Ya no es Paco, el ejecutado, sino Joaquín que, habiendo cometido un delito nunca conocido en la novela, habrá de huir y esconderse para evitar su ejecución. Al finalizar la novela queda claro que su único delito es ser libre y remar a contracorriente en una sociedad intolerante y represiva. Asistimos a una clara evolución del personaje: de un ser abúlico pero feliz, que raya lo bartlebliano, hasta un redescubridor de la vida. La insatisfacción amorosa que encuentra en sus tres antiguas novias simbolizadas magistralmente en las tres muñecas del campanario se redime con el encuentro con su mendiga. Es ese encuentro el que hace transformar su noción de libertad: de creer “conveniente declarar que soy feliz con la sentencia” (de muerte), a suplicar “al juez con lágrimas en los ojos que pidiera para mí el indulto”.

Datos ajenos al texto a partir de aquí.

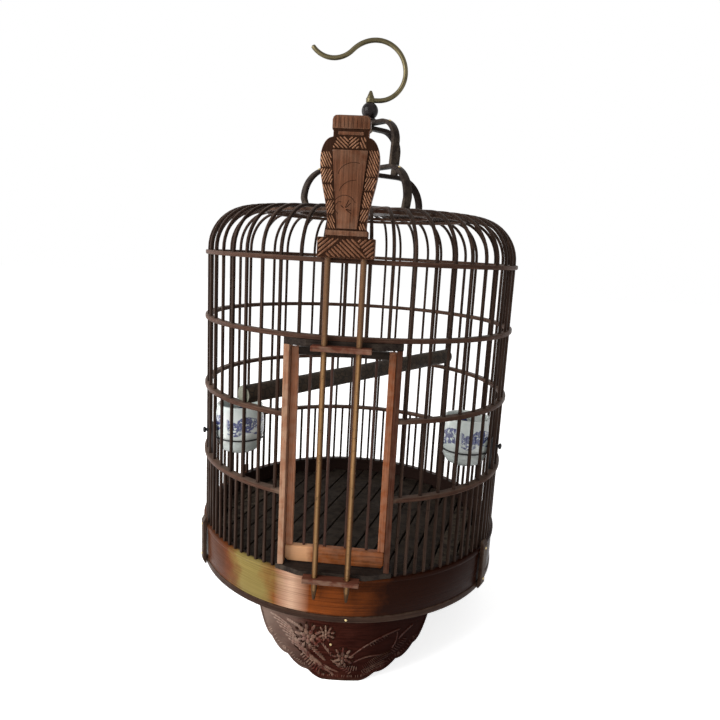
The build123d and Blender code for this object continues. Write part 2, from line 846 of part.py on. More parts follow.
eye_z = bead_z + 2 * bead_half + hook_gap
finial_z = eye_z + hook_wire + hook_gap
pin_head_z = hanger_z - 2 * bow_thick - pin_head_height
with BuildPart() as swivel_pin:
    with BuildSketch(Plane.XY.offset(pin_head_z)):
        RegularPolygon(pin_head_size / 2, small_sides)
    extrude(amount=pin_head_height)
    with BuildSketch(Plane.XY.offset(pin_head_z)):
        RegularPolygon(pin_size / 2, small_sides)
    extrude(amount=finial_z - pin_head_z)
    with BuildSketch(Plane.XY.offset(finial_z)):
        RegularPolygon(finial_size / 2, small_sides)
    extrude(amount=finial_height)
    chamfer(swivel_pin.faces().sort_by(Axis.Z)[-1].edges(), finial_height / 3)
save(swivel_pin, "swivel_pin")

eye_outside = pin_size / 2 + hook_eye_fit + hook_eye_wall
hook_z = eye_z + hook_wire / 2
with BuildPart() as hook:
    with BuildLine(Plane.XZ) as hook_route:
        foot_run = Line((eye_outside - hook_eye_wall / 2, hook_z), (hook_run, hook_z))
        low = JernArc(foot_run @ 1, foot_run % 1, hook_lower_bend, 90)
        high = JernArc(low @ 1, low % 1, hook_upper_bend, 90)
        crest = JernArc(high @ 1, high % 1, hook_crest_bend, hook_crest_angle)
        JernArc(crest @ 1, crest % 1, hook_tail_bend, -hook_tail_angle)
    with BuildSketch(Plane(foot_run @ 0, z_dir=foot_run % 0)):
        RegularPolygon(hook_wire / 2, hook_sides)
    sweep(path=hook_route.wire())
    with BuildSketch(Plane.XY.offset(eye_z)):
        RegularPolygon(eye_outside, small_sides)
    extrude(amount=hook_wire)
    with BuildSketch(Plane.XY.offset(eye_z)):
        RegularPolygon(pin_size / 2 + hook_eye_fit, small_sides)
    extrude(amount=hook_wire, mode=Mode.SUBTRACT)
save(hook, "hook")
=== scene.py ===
"""Dresses the bamboo bird cage: splints, hoops, base, carved feet, door, vase-shaped bolt, cups, hanger.

Laid out as an add-on and run as a script. Metres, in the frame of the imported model.
"""
from math import asin, atan2, copysign, cos, dist, pi, radians, sin, sqrt, tan

import bpy
from bpy.props import FloatProperty, FloatVectorProperty, PointerProperty
from mathutils import Matrix, Vector


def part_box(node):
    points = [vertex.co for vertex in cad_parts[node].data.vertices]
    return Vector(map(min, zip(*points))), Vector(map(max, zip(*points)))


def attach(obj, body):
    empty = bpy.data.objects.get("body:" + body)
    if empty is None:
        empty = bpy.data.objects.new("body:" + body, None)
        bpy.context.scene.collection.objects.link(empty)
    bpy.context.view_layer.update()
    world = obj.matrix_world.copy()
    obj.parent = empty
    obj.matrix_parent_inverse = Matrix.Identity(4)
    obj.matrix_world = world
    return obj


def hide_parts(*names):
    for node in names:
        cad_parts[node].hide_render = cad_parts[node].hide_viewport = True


bl_info = {
    "name": "Bamboo bird cage",
    "version": (1, 0, 0),
    "blender": (4, 5, 0),
    "location": "3D View > Sidebar > Cage",
    "description": "Builds the pieces and finishes of a round bamboo bird cage over its packed model",
    "category": "Add Mesh",
}

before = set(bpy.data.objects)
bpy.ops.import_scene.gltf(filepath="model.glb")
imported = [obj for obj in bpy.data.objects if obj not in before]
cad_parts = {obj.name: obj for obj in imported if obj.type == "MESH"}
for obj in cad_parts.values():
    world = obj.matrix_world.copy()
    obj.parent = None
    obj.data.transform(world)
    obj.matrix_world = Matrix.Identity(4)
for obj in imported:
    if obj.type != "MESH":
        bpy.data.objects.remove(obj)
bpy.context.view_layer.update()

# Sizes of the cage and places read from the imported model, in metres; angles are in radians
MM = 0.001
BARS = 52
DOORWAY_BARS = 5
WALL_BARS = BARS - DOORWAY_BARS
PITCH = radians(360 / BARS)
DOOR_SIDE = radians(-90)
BAR_CIRCLE = 157.5 * MM
BOSS_REACH = 31.0 * MM
SHOULDER = 384 * MM
BEND = 42 * MM
RISE = radians(3)
BEND_ANGLE = pi / 2 - RISE
DOME_EDGE = BAR_CIRCLE - BEND * (1 - cos(BEND_ANGLE))
LIP_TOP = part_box("band_lip")[1][2]
HEAD_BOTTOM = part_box("door_head_bars")[0][2]
CUP_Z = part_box("left_cup")[0][2]
# In millimetres, as the carved pieces are drawn in them
PLAQUE_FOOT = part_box("vase_plaque")[0][2] / MM
FOOT_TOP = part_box("front_foot")[1][2] / MM


def dome_z(radius):
    """Height of a dome splint's middle at a radius."""
    return SHOULDER + BEND * sin(BEND_ANGLE) + (DOME_EDGE - radius) * tan(RISE)


def tone(red, green, blue):
    """A colour given as on a screen, 0 to 255, in the linear values that a shader takes."""
    parts = []
    for value in (red, green, blue):
        share = value / 255
        parts.append(share / 12.92 if share <= 0.04045 else ((share + 0.055) / 1.055) ** 2.4)
    return tuple(parts)


def size_property(name, description, default):
    """A length that a user may change."""
    return FloatProperty(name=name, description=description, default=default, unit="LENGTH", min=0.0001)


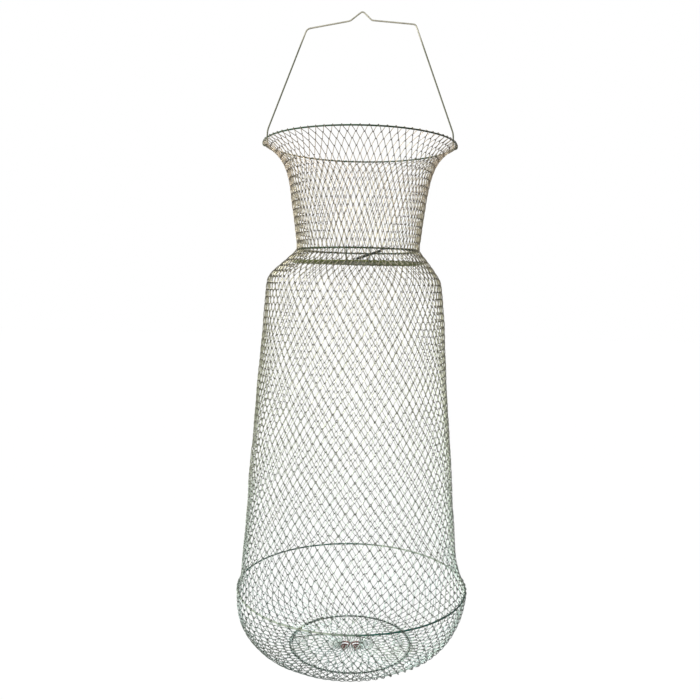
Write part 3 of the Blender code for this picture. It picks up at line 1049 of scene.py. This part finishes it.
# The clips. Each is one copper plated wire: a ring that holds the gathered loops, wound
# on in under itself to a small flat coil. Beside them a thin plated wire is hooked over
# the base ring and bows over the mesh to a cut end.
CLIP_TURNS = 4.4
CLIP_POINTS = 20
FIRST_TURN = 0.03
DROP_START = 0.93
DROP_LENGTH = 0.3
CLIP_DROP = 3.4 * MM
CLIP_INSET = 1.1 * MM
SPIRAL_START = 1.2
SPIRAL_PITCH = 1.25 * MM


def bent_wire(name, route, wire, material):
    """A round wire along points, with closed ends, as a plain mesh."""
    curve = bpy.data.curves.new(name, "CURVE")
    curve.dimensions = "3D"
    curve.bevel_depth = wire / 2
    curve.bevel_resolution = 2
    curve.use_fill_caps = True
    spline = curve.splines.new("POLY")
    spline.points.add(len(route) - 1)
    for point, place in zip(spline.points, route):
        point.co = (*place, 1)
    holder = bpy.data.objects.new(name + "_route", curve)
    bpy.context.scene.collection.objects.link(holder)
    bpy.context.view_layer.update()
    held = holder.evaluated_get(bpy.context.evaluated_depsgraph_get())
    mesh = bpy.data.meshes.new_from_object(held)
    bpy.data.objects.remove(holder)
    mesh.name = name
    mesh.materials.clear()
    mesh.materials.append(material)
    mesh.shade_smooth()
    obj = bpy.data.objects.new(name, mesh)
    bpy.context.scene.collection.objects.link(obj)
    return obj


# Copper plated clip wire: dull rosy brown metal, darker and duller in patches.
copper_plate = wire_material(
    "copper plated clip wire",
    first="#a67c74",
    second="#77504a",
    dark="#3f2826",
    roughness=0.30,
    metallic=0.9,
    spot=1.5 * MM,
    patch=5 * MM,
)
for side, sign in (("left", -1), ("right", 1)):
    route = []
    for n in range(round(CLIP_TURNS * CLIP_POINTS) + 1):
        turns = n / CLIP_POINTS
        under = min(max(turns - DROP_START, 0.0) / DROP_LENGTH, 1.0)
        inset = CLIP_INSET * under + SPIRAL_PITCH * max(turns - SPIRAL_START, 0.0)
        angle = 2 * math.pi * (turns + FIRST_TURN)
        x = sign * (clip_x - (clip_radius - inset) * math.cos(angle))
        y = clip_y - (clip_radius - inset) * math.sin(angle)
        route.append((x, y, base_z - CLIP_DROP * under))
    clip = bent_wire(f"clip_{side}_coil", route, clip_wire, copper_plate)
    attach(clip, "base")
    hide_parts(f"clip_{side}")
rounded("closing_wire", plated_wire)


# The door. A hoop of coated wire with a straight hinge bar, and its own disc of linked
# mesh, drawn in to a small knot in the middle. Two small coated links round the neck
# ring hold the bar.
DOOR_LINKS = 46
DOOR_ROWS = 8
DOOR_KNOT = 5.5 * MM

# Olive green coated wire: a gloss coat, a warmer and yellower green than the rest of the
# net, with pale yellowish rubbed spots.
door_coat = wire_material(
    "olive green coated door wire",
    first="#656e2e",
    second="#525a27",
    dark="#31371b",
    roughness=0.32,
    metallic=0.2,
    spot=1.6 * MM,
    patch=15 * MM,
    worn=("#b6b772", 0.36),
)
rounded("door_hoop", door_coat)

hoop_low, hoop_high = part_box("door_hoop")
door_wire = hoop_high.z - hoop_low.z
door_radius = (hoop_high.x - hoop_low.x - door_wire) / 2
door_y = hoop_high.y - door_wire / 2 - door_radius
door_z = (hoop_low.z + hoop_high.z) / 2
door_hook = (door_wire + NET_WIRE) / 2
door = wind_net(
    "door_mesh",
    [(door_radius, 0), (DOOR_KNOT, 0)],
    door_coat,
    {
        "Links Around": DOOR_LINKS,
        "Rows": DOOR_ROWS,
        "Rows Above": 0,
        "Top Hook": door_hook,
        "Bottom Hook": NET_WIRE,
        "Hook Out": door_hook * HOOK_STAND,
        "Flat Side": door_y - hoop_low.y - door_wire / 2,
    },
)
for vertex in door.data.vertices:
    vertex.co += Vector((0, door_y, door_z))
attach(door, "door")
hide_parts("door_net")
for link in ("hinge_link_left", "hinge_link_right"):
    rounded(link, green_coat)


# The door's spring. Dark spring wire, closely coiled, with a hook round the neck ring
# at one end and a hook into the door's mesh at the other. It stretches as the door opens.
SPRING_WIRE = 1.05 * MM
SPRING_RADIUS = 1.5 * MM
SPRING_CURLS = 28
SPRING_LEAD = 4.5 * MM
CURL_POINTS = 14
HOOK_POINTS = 12
HOOK_ARC = 250
NECK_HOOK_START = 20
MESH_HOOK_START = 90
HOOK_ROOM = 0.3 * MM
HOLD_INSET = 2 * MM

spring_low, spring_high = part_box("door_spring")
seat_x = spring_high.x - SPRING_RADIUS
seat = Vector((seat_x, -math.sqrt(neck_radius**2 - seat_x**2), neck_z))
hold = Vector((spring_low.x + HOLD_INSET, spring_high.y - HOLD_INSET, door_z))
up = Vector((0, 0, 1))
inward = Vector((-seat.x, -seat.y, 0)).normalized()
neck_hook = (ring_wire + SPRING_WIRE) / 2 + HOOK_ROOM
mesh_hook = (NET_WIRE + SPRING_WIRE) / 2 + HOOK_ROOM
start = seat - up * neck_hook
end = hold + up * mesh_hook
axis = (end - start).normalized()
across = axis.cross(up).normalized()
over = across.cross(axis)
coil_start, coil_end = start + axis * SPRING_LEAD, end - axis * SPRING_LEAD
coil_points = SPRING_CURLS * CURL_POINTS
route = []
for n in range(HOOK_POINTS + 1):
    angle = math.radians(NECK_HOOK_START + HOOK_ARC * n / HOOK_POINTS)
    route.append(seat + neck_hook * (math.cos(angle) * inward + math.sin(angle) * up))
for n in range(coil_points + 1):
    angle = 2 * math.pi * n / CURL_POINTS
    middle = coil_start.lerp(coil_end, n / coil_points)
    route.append(middle + SPRING_RADIUS * (math.cos(angle) * over + math.sin(angle) * across))
for n in range(HOOK_POINTS + 1):
    angle = math.radians(MESH_HOOK_START + HOOK_ARC * n / HOOK_POINTS)
    route.append(hold + mesh_hook * (math.cos(angle) * -axis + math.sin(angle) * up))

# Oil-dark spring steel: grey-black with a low sheen.
spring_steel = wire_material(
    "oil tempered spring steel",
    first="#484d49",
    second="#3c413c",
    dark="#252924",
    roughness=0.33,
    metallic=0.8,
    spot=1.0 * MM,
    patch=8 * MM,
)
coil = bent_wire("door_spring_coil", route, SPRING_WIRE, spring_steel)
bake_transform(coil)
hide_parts("door_spring")


# The studio. A plain pale floor well below the hanging net, a soft room, and one tall
# soft lamp to the front left. Floor and room are seen as white, but light it faintly.
FLOOR_Z = -1.8
FLOOR_SIZE = 40
FLOOR_GLOW = 1.1
FLOOR_SHOWN = 0.9
ROOM_LIGHT = 0.15
NET_MIDDLE = Vector((0, 0, -0.5))


def seen_ray(tree):
    """One for a ray that shows the room itself: from the camera, or by metal or glass."""
    path = add_node(tree, "ShaderNodeLightPath").outputs
    shiny = add_node(
        tree,
        "ShaderNodeMath",
        {0: path["Is Glossy Ray"], 1: path["Is Transmission Ray"]},
        operation="MAXIMUM",
    )
    return add_node(
        tree,
        "ShaderNodeMath",
        {0: path["Is Camera Ray"], 1: shiny.outputs[0]},
        operation="MAXIMUM",
    ).outputs[0]


white = bpy.data.materials.new("white painted floor")
white.use_nodes = True
tree = white.node_tree
shader = tree.nodes["Principled BSDF"]
shader.inputs["Base Color"].default_value = hex_colour("#bcbcbc")
shader.inputs["Roughness"].default_value = 0.9
glow = add_node(
    tree, "ShaderNodeEmission", {"Color": hex_colour("#ffffff"), "Strength": FLOOR_GLOW}
)
shown = add_node(
    tree, "ShaderNodeMath", {0: seen_ray(tree), 1: FLOOR_SHOWN}, operation="MULTIPLY"
)
mixed = add_node(
    tree,
    "ShaderNodeMixShader",
    {0: shown.outputs[0], 1: shader.outputs[0], 2: glow.outputs[0]},
)
tree.links.new(mixed.outputs[0], tree.nodes["Material Output"].inputs["Surface"])
bpy.ops.mesh.primitive_plane_add(size=FLOOR_SIZE, location=(0, 0, FLOOR_Z))
floor = bpy.context.object
floor.name = "floor"
floor.data.materials.append(white)

world = bpy.data.worlds.new("soft white room")
bpy.context.scene.world = world
world.use_nodes = True
tree = world.node_tree
background = tree.nodes["Background"]
background.inputs["Color"].default_value = hex_colour("#ffffff")
strength = add_node(
    tree, "ShaderNodeMapRange", {"Value": seen_ray(tree), 3: ROOM_LIGHT, 4: 1.0}
)
tree.links.new(strength.outputs[0], background.inputs["Strength"])

# the key stands square to the legs that slant up to the right, so that they shine
lamp = bpy.data.lights.new("key", "AREA")
lamp.shape = "RECTANGLE"
lamp.size = 0.6
lamp.size_y = 1.0
lamp.energy = 65
key = bpy.data.objects.new("key", lamp)
key.location = (-1.55, -1.45, 0.1)
key.rotation_euler = (NET_MIDDLE - key.location).to_track_quat("-Z", "Y").to_euler()
bpy.context.scene.collection.objects.link(key)


# The camera, at the height of the net's shoulder and tipped down a little. Its frame is
# shifted down to hold the whole net, and held with a slight roll.
FRAME_SIZE = 700
FOCAL_PIXELS = 740
AXIS_ROW = 303
AXIS_COLUMN = 357.4
DISTANCE = 1.078
CAMERA_Z = -0.3968
PITCH = 1.2
ROLL = 1.1

camera = bpy.data.cameras.new("camera")
camera.lens = camera.sensor_width * FOCAL_PIXELS / FRAME_SIZE
camera.shift_x = (FRAME_SIZE / 2 - AXIS_COLUMN) / FRAME_SIZE
camera.shift_y = (AXIS_ROW - FRAME_SIZE / 2) / FRAME_SIZE
camera.clip_start = 0.01
camera.clip_end = 100
eye = bpy.data.objects.new("camera", camera)
eye.location = (0, -DISTANCE, CAMERA_Z)
eye.rotation_euler = Euler((math.radians(90 - PITCH), math.radians(-ROLL), 0))
bpy.context.scene.collection.objects.link(eye)
bpy.context.scene.camera = eye
bpy.context.scene.view_settings.view_transform = "Standard"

El personaje no deja de recordarme al desventurado Sísifo que había de sufrir el peso de la desvergonzada piedra obligándole a retroceder. Aunque lo cierto es que no al mítico Sísifo, sino al Sísifo rejuvenecido y actualizado por Camus, aquel que, contemplando el fatal destino al que había sido condenado, podía encontrar un atisbo de felicidad, podía “imaginarse a Sísifo feliz”. A tal punto llega Joaquín que afirma lo siguiente, siendo ya presa del sistema totalitario y represivo: “Me considero dueño de mis actos y de mis pensamientos, y más sereno y razonable que nunca en mi vida. (…) El resultado de este proceso es el que yo esperaba y deseaba desde lo más íntimo de mi alma. (…) demostrarles mi gratitud. Con ese fin propongo distribuir mis bienes personales al hacer el testamento, si su señoría me lo permite, entre los tres funcionarios de la justicia aquí presentes. Gracias, señores, he dicho”. Su respuesta es un grito de rebeldía, es una huida lejos del convencionalismo que sacude a los funcionarios de la justicia; y tal gesto de desobediencia supone que su condena sea postergada una y otra vez porque la ejecución carece de sentido en una persona que no valora la vida o la muerte. Pero se equivocan: sí la valora aunque de otro modo: “Continuaba al margen del juego de las normas elementales secretas de la vida. Y a mi alrededor todos seguían, también, confusos”.
Ha sido una grata sorpresa que me encontré en aquella librería a la que iba por primera vez, y una lectura que ha dado frescura a la noción de libertad y de felicidad. Es también una síntesis del siglo XX: de lo orwelliano y de lo kafiano, de Camus; y, por supuesto, de nuestro escribiente Bartleby que prefirió no hacerlo…“Vino él solo y me hizo varias preguntas encaminadas todas a saber si yo amaba la vida y tenía miedo a morir, sobre todo a morir ejecutado. Mi amada esperaba en su cuarto”. Y a mi mente vienen los suspiros: ¡Oh, Bartleby!, ¡Oh, humanidad!